Fortunately (or unfortunately), I've been down that path in my past, and first-hand experience tells me that it's a recipe for eventual burnout. I've managed to find my own rhythm over the past ten years or so that has served me very well. I make a real effort to balance life with work. To that end, I put in between 40 and 45 hours at the office in an average work week. If something arises that demands more of my time, of course, I will accommodate it (for example, working long hours ahead of an important demo or product launch). However, I don't allow it to become the norm. Frankly, when I'm comfortable with the balance, I find myself doing "work" at home for fun. Imagine that.

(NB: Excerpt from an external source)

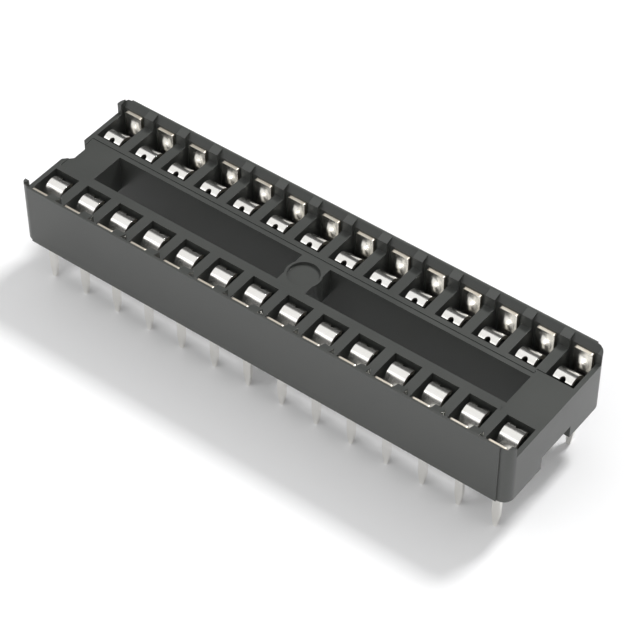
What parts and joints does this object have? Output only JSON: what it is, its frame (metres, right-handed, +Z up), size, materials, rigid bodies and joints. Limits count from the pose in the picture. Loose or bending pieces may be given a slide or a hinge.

A lot of people feel guilty for working "only" 40 to 45 hours a week. This is too bad. I can tell you that I'm much more productive, creative, and happy when I maintain my balance. On the two-year NxOpinion engagement that I've mentioned here in the past, we were careful not to push our developers too hard, and we kept to a fairly strict 40 (or so) hour work week. We were very productive, morale was high, and I think we only worked one weekend before a major milestone. Although we had a very good project framework and manager in place, I attribute a lot of our success to maintaining that balance.
It can be difficult to buck the trend at a large corporation like Microsoft, but you have to stick to your guns. Take care of yourself, and you will be much better able to take care of others. Don't fall into the "work hard" trap; instead, work smart and be twice as productive.